Listed records:
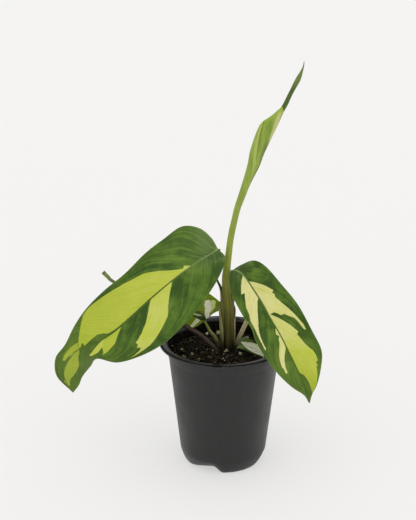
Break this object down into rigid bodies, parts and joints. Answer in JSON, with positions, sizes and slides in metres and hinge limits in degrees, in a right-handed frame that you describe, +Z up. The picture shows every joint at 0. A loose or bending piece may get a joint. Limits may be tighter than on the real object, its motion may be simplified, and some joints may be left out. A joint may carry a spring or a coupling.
{
  "type": "potted ctenanthe",
  "caption": "Young variegated ctenanthe in a plain round nursery pot: a rolled new leaf, broad drooping leaves and small low leaves rising from dark potting mix.",
  "frame": {"origin": "centre of the flat disc under the pot, the level the pot stands on", "axes": "+Z up along the pot's axis, -Y towards the plant's front, +X to the right seen from the front"},
  "size_m": [0.2321, 0.1174, 0.361],
  "materials": {
    "pot": "dark grey, slightly glossy moulded plastic",
    "soil": "near-black potting mix with pale grains; fabric stands in for loose organic matter",
    "leaf": "dark green leaf with yellow-green areas; leather stands in for leaf tissue",
    "leaf_pale": "pale yellow-green leaf; leather stands in for leaf tissue",
    "stalk": "olive green to purple-brown stalk; leather stands in for plant tissue",
    "sheath": "light olive leaf sheath; leather stands in for plant tissue",
    "old_stalk": "dull brown cut stalk; wood stands in for dry plant tissue"
  },
  "bodies": {
    "root": {"pot": "pot", "soil": "soil", "sheath": "sheath", "stalk_left": "stalk", "stalk_rolled": "stalk", "stalk_right": "stalk", "stalk_small_left": "stalk", "stalk_small_right": "stalk", "stub_left": "old_stalk", "stub_right": "old_stalk", "leaf_left": "leaf", "leaf_right": "leaf", "leaf_small_left": "leaf_pale", "leaf_small_right": "leaf", "leaf_rolled": "leaf_pale", "leaf_small_curled": "leaf"}
  },
  "joints": []
}
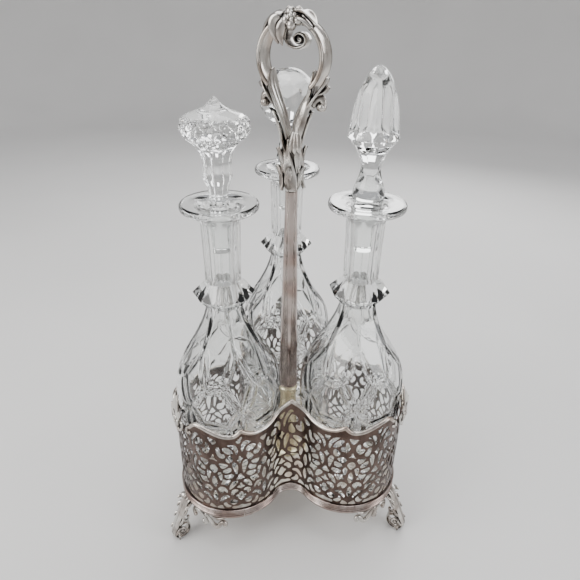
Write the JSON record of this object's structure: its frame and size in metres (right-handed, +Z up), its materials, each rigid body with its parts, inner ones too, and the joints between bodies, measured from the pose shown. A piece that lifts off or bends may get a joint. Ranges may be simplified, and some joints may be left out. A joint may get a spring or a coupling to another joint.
{
  "type": "decanter stand",
  "caption": "Trefoil silver-plated stand with a pierced gallery, scroll feet and a ring handle on a centre column, holding cut-glass decanters with lift-out stoppers.",
  "frame": {"origin": "middle of the footprint box, on the table that the feet stand on; the column axis is 24 mm behind the front (at y = -0.024075)", "axes": "+Z up the column; -Y faces the front valley between the left and right lobes; +X towards the right lobe; the third lobe and its foot point along +Y"},
  "size_m": [0.2244, 0.2058, 0.4375],
  "materials": {
    "plate": "worn silver plate over copper alloy, satin to bright, with dark tarnish",
    "cast": "cast and silver plated, dark tarnish in the hollows",
    "brass": "yellowish, satin, plate worn away",
    "steel": "plain turned steel",
    "glass": "clear lead glass, cut and polished"
  },
  "bodies": {
    "stand": {"base_plate": "plate", "base_band_foot_left": "plate", "base_band_valley_left": "plate", "base_band_foot_right": "plate", "base_band_valley_right": "plate", "base_band_foot_back": "plate", "base_band_valley_back": "plate", "gallery_front": "plate", "gallery_rear_right": "plate", "gallery_rear_left": "plate", "rim_front": "plate", "rim_rear_right": "plate", "rim_rear_left": "plate", "side_ornament_left": "cast", "side_ornament_right": "cast", "side_ornament_back": "cast", "foot_left": "cast", "foot_right": "cast", "foot_back": "cast", "foot_scroll_left_fore": "cast", "foot_scroll_left_aft": "cast", "foot_scroll_right_fore": "cast", "foot_scroll_right_aft": "cast", "foot_scroll_back_fore": "cast", "foot_scroll_back_aft": "cast", "column_socket": "brass", "column_tube": "plate", "handle_loop": "plate", "centre_rod": "steel", "base_washer": "steel", "base_nut": "steel", "handle_boss": "cast", "handle_stem_left": "cast", "handle_stem_right": "cast", "handle_rose": "cast", "handle_leaf_left": "cast", "handle_leaf_right": "cast", "handle_frond": "cast", "handle_bud_left": "cast", "handle_bud_right": "cast"},
    "decanter_left_body": {"decanter_left": "glass"},
    "stopper_mushroom_body": {"stopper_mushroom": "glass"},
    "decanter_right_body": {"decanter_right": "glass"},
    "stopper_spire_body": {"stopper_spire": "glass"},
    "decanter_back_body": {"decanter_back": "glass"},
    "stopper_ball_body": {"stopper_ball": "glass"}
  },
  "joints": [
    {"name": "decanter_left_lift", "type": "slide", "parent": "stand", "child": "decanter_left_body", "axis": [0, 0, 1], "range_m": [0, 0.11]},
    {"name": "stopper_mushroom_pull", "type": "slide", "parent": "decanter_left_body", "child": "stopper_mushroom_body", "axis": [0, 0, 1], "range_m": [0, 0.04]},
    {"name": "decanter_right_lift", "type": "slide", "parent": "stand", "child": "decanter_right_body", "axis": [0, 0, 1], "range_m": [0, 0.11]},
    {"name": "stopper_spire_pull", "type": "slide", "parent": "decanter_right_body", "child": "stopper_spire_body", "axis": [0, 0, 1], "range_m": [0, 0.04]},
    {"name": "decanter_back_lift", "type": "slide", "parent": "stand", "child": "decanter_back_body", "axis": [0, 0, 1], "range_m": [0, 0.11]},
    {"name": "stopper_ball_pull", "type": "slide", "parent": "decanter_back_body", "child": "stopper_ball_body", "axis": [0, 0, 1], "range_m": [0, 0.04]}
  ]
}
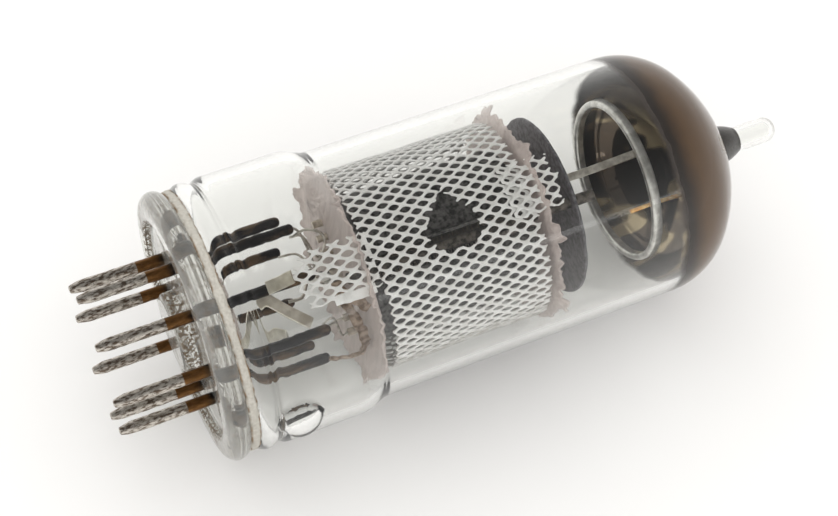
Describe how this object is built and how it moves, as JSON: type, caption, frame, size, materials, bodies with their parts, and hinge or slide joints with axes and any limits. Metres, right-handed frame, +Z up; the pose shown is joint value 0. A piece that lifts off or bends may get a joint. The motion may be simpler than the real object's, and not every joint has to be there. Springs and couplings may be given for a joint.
{
  "type": "vacuum tube",
  "caption": "All-glass miniature radio valve with a ring of stiff base pins, a locating pip, a mesh-screened electrode cage and a getter-coated dome.",
  "frame": {"origin": "centre of the glass base's seating face, on the valve's axis", "axes": "+X along the valve's axis from the pins to the exhaust tip, -Y through the locating pip, +Z up as the valve lies on its side"},
  "size_m": [0.0604, 0.0227, 0.0218],
  "materials": {
    "clear_glass": "clear, thin, smooth",
    "base_glass": "clear pressed glass with brown dirt in the recesses",
    "frit": "granular cream-grey solder glass with brown edges",
    "black_deposit": "black, shiny deposit",
    "getter_film": "taupe-brown mirror film, darker at its edge",
    "worn_pin": "pitted, tarnished silver, copper-brown near the glass",
    "mica": "translucent pinkish mica, rough edges",
    "slate_plate": "matt slate grey, finely mottled",
    "mesh_steel": "silver-grey expanded metal, a little brown",
    "anode_sheet": "mottled dark grey carbonised sheet",
    "nickel": "dull nickel",
    "grid_wire": "fine drawn wire",
    "heater_coat": "white alumina coating",
    "ring_metal": "grey nickel-plated channel",
    "bright_strip": "bright flat nickel strip",
    "gold_wire": "gold-orange wire",
    "brown_lead": "crumpled brown oxidised ribbon"
  },
  "bodies": {
    "root": {"bulb_glass": "clear_glass", "exhaust_stub": "clear_glass", "stub_deposit": "black_deposit", "getter_film": "getter_film", "glass_base": "base_glass", "sealing_frit": "frit", "pin_1": "worn_pin", "pin_2": "worn_pin", "pin_3": "worn_pin", "pin_4": "worn_pin", "pin_5": "worn_pin", "pin_6": "worn_pin", "pin_7": "worn_pin", "pin_8": "worn_pin", "bottom_mica": "mica", "top_mica": "mica", "shield_disc": "slate_plate", "mesh_screen": "mesh_steel", "mesh_tongue": "mesh_steel", "anode_upper": "anode_sheet", "anode_lower": "anode_sheet", "anode_post_a": "nickel", "anode_post_b": "nickel", "suppressor_grid": "grid_wire", "screen_grid": "grid_wire", "control_grid": "grid_wire", "cathode_sleeve": "nickel", "heater": "heater_coat", "getter_ring": "ring_metal", "getter_strip": "bright_strip", "getter_tail": "gold_wire", "link_strap_a": "bright_strip", "link_strap_b": "bright_strip", "tongue_strap": "bright_strip", "cathode_lead": "brown_lead", "anode_lead": "nickel", "heater_lead_a": "nickel", "heater_lead_b": "nickel", "control_grid_lead": "nickel", "screen_grid_lead": "nickel", "suppressor_lead": "nickel"}
  },
  "joints": []
}
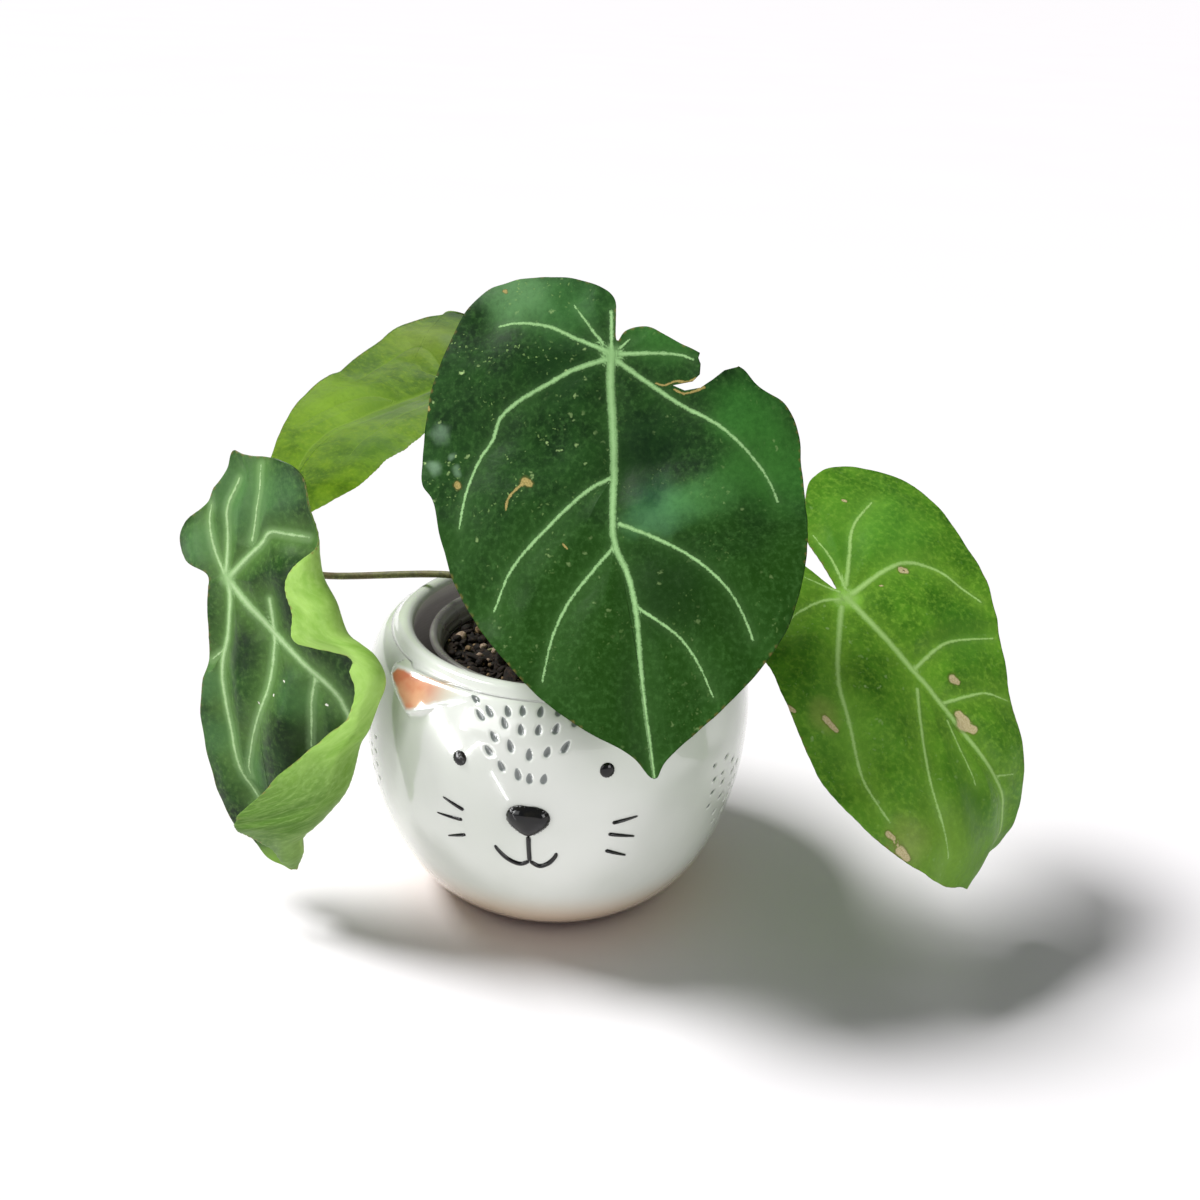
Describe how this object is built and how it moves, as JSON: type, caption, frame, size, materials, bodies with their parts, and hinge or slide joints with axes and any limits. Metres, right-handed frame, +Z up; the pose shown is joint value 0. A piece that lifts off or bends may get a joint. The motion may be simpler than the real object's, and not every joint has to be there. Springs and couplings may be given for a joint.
{
  "type": "potted anthurium hybrid",
  "caption": "Aroid house plant with heart-shaped, pale-veined leaves on long petioles, in a clear nursery pot inside a round glazed cachepot with an animal face.",
  "frame": {"origin": "centre of the cachepot's flat base, on the surface it stands on", "axes": "+Z up out of the pot's mouth, -Y the way the pot's face looks, +X to the right as one looks at the face"},
  "size_m": [0.2596, 0.1723, 0.1916],
  "materials": {
    "glaze": "gloss",
    "clear_plastic": "gloss",
    "medium": "matte",
    "stem": "matte",
    "petiole": "satin",
    "dark_leaf": "satin",
    "light_leaf": "satin"
  },
  "bodies": {
    "root": {"cachepot": "glaze", "nursery_pot": "clear_plastic", "growing_medium": "medium", "stem": "stem", "petiole_front": "petiole", "petiole_right": "petiole", "petiole_left": "petiole", "petiole_back": "petiole", "leaf_front": "dark_leaf", "leaf_left": "dark_leaf", "leaf_right": "light_leaf", "leaf_back": "light_leaf"}
  },
  "joints": []
}
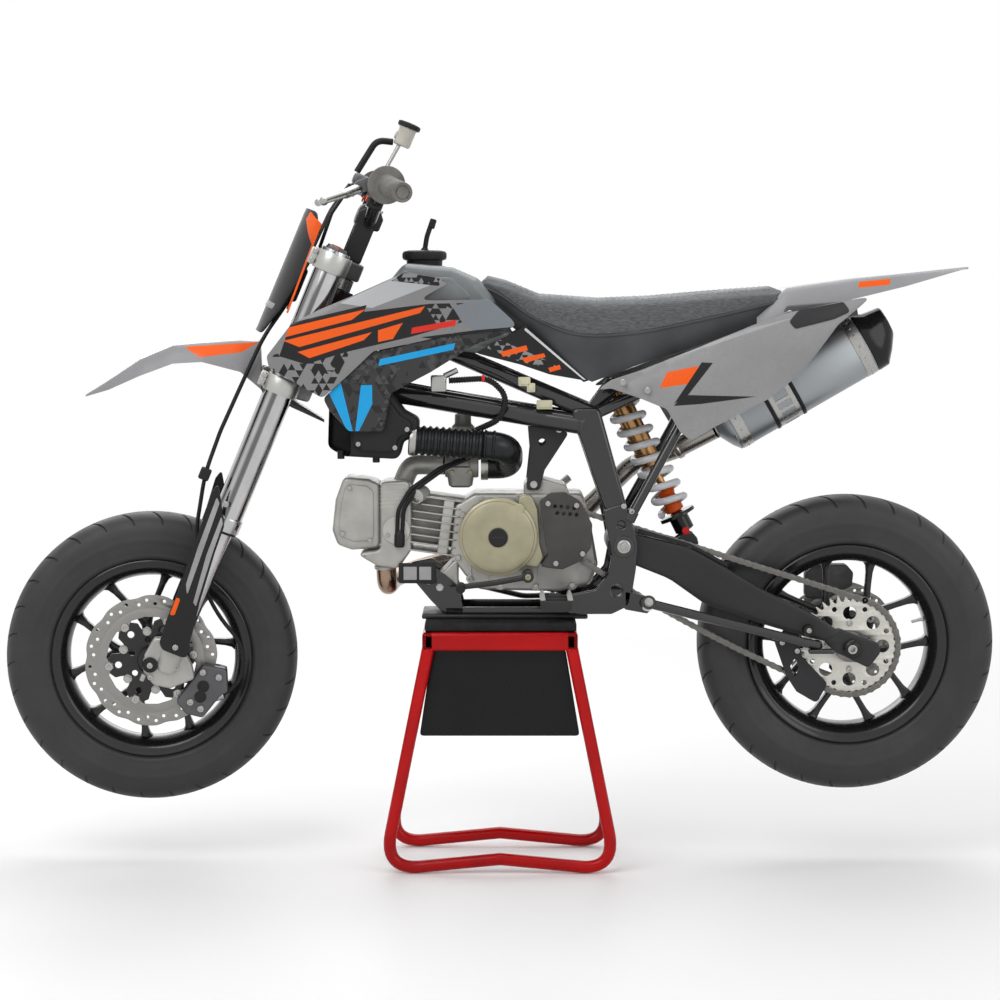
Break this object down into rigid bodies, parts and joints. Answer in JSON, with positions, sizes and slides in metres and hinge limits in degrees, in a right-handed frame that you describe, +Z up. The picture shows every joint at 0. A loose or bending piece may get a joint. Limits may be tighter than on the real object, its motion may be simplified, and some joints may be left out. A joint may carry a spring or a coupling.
{
  "type": "dirt bike on a paddock stand",
  "caption": "Small dirt bike with road-size cast wheels, upright fork, long flat seat and high silencer, carried on a low paddock stand.",
  "frame": {"origin": "on the floor under the paddock stand, midway between the front and the back of the tyres", "axes": "+Z up, the bike faces -X, its left side is -Y"},
  "size_m": [1.6565, 0.7352, 1.2608],
  "materials": {
    "cast_black": "satin",
    "tyre": "matte",
    "disc_steel": "brushed",
    "chain_steel": "satin",
    "cast_grey": "satin",
    "cast_silver": "satin",
    "plastic_black": "satin",
    "frame_black": "gloss",
    "grip_rubber": "matte",
    "control_black": "satin",
    "reservoir_white": "satin",
    "plastic_dark": "gloss",
    "plastic_grey": "gloss",
    "plastic_light": "gloss",
    "hose_black": "satin",
    "engine_black": "satin",
    "cover_gold": "satin",
    "pipe_steel": "satin",
    "silencer_grey": "satin",
    "seat_cover": "grippy",
    "shock_gold": "satin",
    "spring_white": "gloss",
    "stand_red": "gloss",
    "panel_black": "satin",
    "pad_rubber": "matte"
  },
  "bodies": {
    "chassis": {"drive_chain": "chain_steel", "frame": "frame_black", "subframe": "frame_black", "engine_crankcase": "engine_black", "engine_cylinder": "engine_black", "engine_head": "engine_black", "engine_head_cover": "engine_black", "flywheel_cover": "cover_gold", "sprocket_cover": "plastic_black", "clutch_cover": "engine_black", "airbox": "plastic_black", "intake_duct": "grip_rubber", "carburettor": "cast_silver", "intake_manifold": "cast_silver", "exhaust_pipe": "pipe_steel", "silencer": "silencer_grey", "silencer_caps": "plastic_black", "fuel_tank": "plastic_black", "fuel_cap": "plastic_black", "shrouds_upper": "plastic_grey", "shrouds_lower": "plastic_dark", "seat": "seat_cover", "side_panels": "plastic_grey", "frame_infills": "plastic_black", "rear_fender": "plastic_light", "swingarm": "frame_black", "swingarm_bolt": "cast_silver", "rear_axle": "cast_silver", "chain_guard": "plastic_black", "shock_body": "shock_gold", "shock_spring": "spring_white", "footpegs": "cast_grey", "foot_controls": "control_black", "rear_caliper": "control_black", "paddock_stand": "stand_red", "paddock_panels": "panel_black", "paddock_pad": "pad_rubber"},
    "steering": {"triple_clamps": "cast_grey", "fork_tubes": "cast_silver", "fork_legs": "cast_silver", "fork_guards": "plastic_black", "front_axle": "cast_silver", "handlebar": "frame_black", "grips": "grip_rubber", "hand_controls": "control_black", "brake_reservoir": "reservoir_white", "number_plate": "plastic_dark", "front_fender": "plastic_grey", "front_caliper": "control_black", "brake_hose": "hose_black"},
    "front_wheel": {"front_rim": "cast_black", "front_tyre": "tyre", "front_disc": "disc_steel"},
    "rear_wheel": {"rear_rim": "cast_black", "rear_tyre": "tyre", "rear_disc": "disc_steel", "rear_sprocket": "chain_steel"},
    "side_stand": {"side_stand": "frame_black"}
  },
  "joints": [
    {"name": "steering_turn", "type": "hinge", "parent": "chassis", "child": "steering", "pos_m": [-0.53422, 0, 0.32986], "axis": [0.3843, 0, 0.9232], "range_deg": [-45, 35]},
    {"name": "front_wheel_spin", "type": "hinge", "parent": "steering", "child": "front_wheel", "pos_m": [-0.58481, -0.00479, 0.35092], "axis": [-0.0805, 0.9962, 0.0335], "continuous": true},
    {"name": "rear_wheel_spin", "type": "hinge", "parent": "chassis", "child": "rear_wheel", "pos_m": [0.58, 0, 0.374], "axis": [0, 1, 0], "continuous": true},
    {"name": "side_stand_swing", "type": "hinge", "parent": "chassis", "child": "side_stand", "pos_m": [0.243, -0.118, 0.451], "axis": [-0.061, 0.9625, -0.2642], "range_deg": [0, 85]}
  ]
}
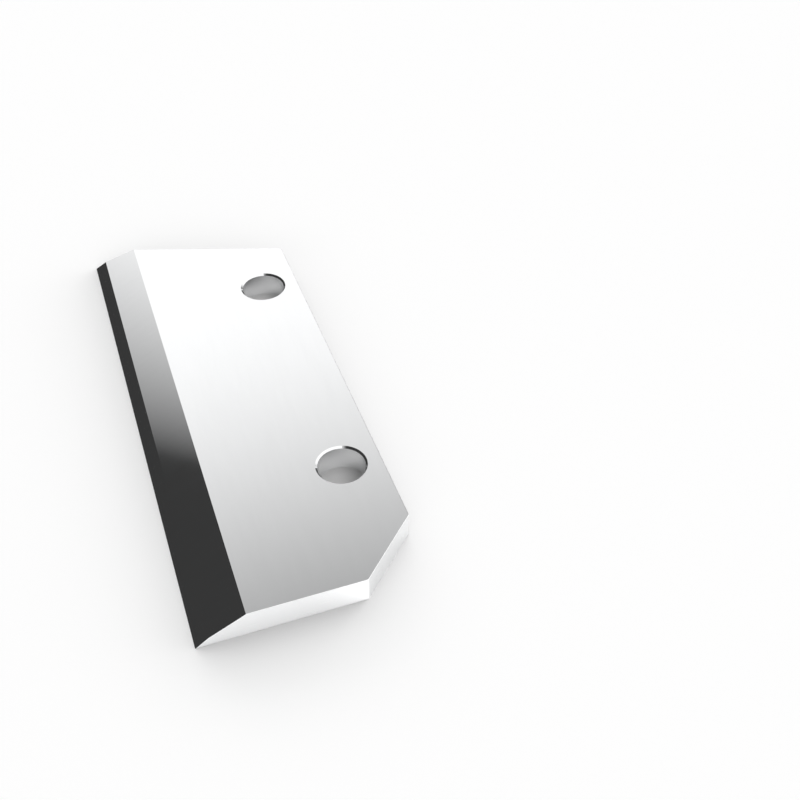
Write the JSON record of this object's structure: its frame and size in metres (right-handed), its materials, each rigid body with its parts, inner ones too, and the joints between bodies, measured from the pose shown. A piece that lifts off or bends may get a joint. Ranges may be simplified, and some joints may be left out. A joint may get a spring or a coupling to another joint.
{
  "type": "wood chipper blade",
  "caption": "Flat steel chipper knife with a two-step bevelled cutting edge, a slanted end, a clipped back corner and a line of through bolt holes.",
  "frame": {"origin": "on the flat seating face, midway between the centres of the bolt holes", "axes": "+Y along the cutting edge, from the clipped end to the slanted end; +Z out of the bevelled face, along the bolts; -X towards the cutting edge"},
  "size_m": [0.0776, 0.2101, 0.01],
  "materials": {
    "ground_steel": "ground and polished"
  },
  "bodies": {
    "root": {"blade": "ground_steel"}
  },
  "joints": []
}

Goal:
Print from the line containing "metres (right-handed), its" to the last line above, exactly as written.

The answer:
Write the JSON record of this object's structure: its frame and size in metres (right-handed), its materials, each rigid body with its parts, inner ones too, and the joints between bodies, measured from the pose shown. A piece that lifts off or bends may get a joint. Ranges may be simplified, and some joints may be left out. A joint may get a spring or a coupling to another joint.
{
  "type": "wood chipper blade",
  "caption": "Flat steel chipper knife with a two-step bevelled cutting edge, a slanted end, a clipped back corner and a line of through bolt holes.",
  "frame": {"origin": "on the flat seating face, midway between the centres of the bolt holes", "axes": "+Y along the cutting edge, from the clipped end to the slanted end; +Z out of the bevelled face, along the bolts; -X towards the cutting edge"},
  "size_m": [0.0776, 0.2101, 0.01],
  "materials": {
    "ground_steel": "ground and polished"
  },
  "bodies": {
    "root": {"blade": "ground_steel"}
  },
  "joints": []
}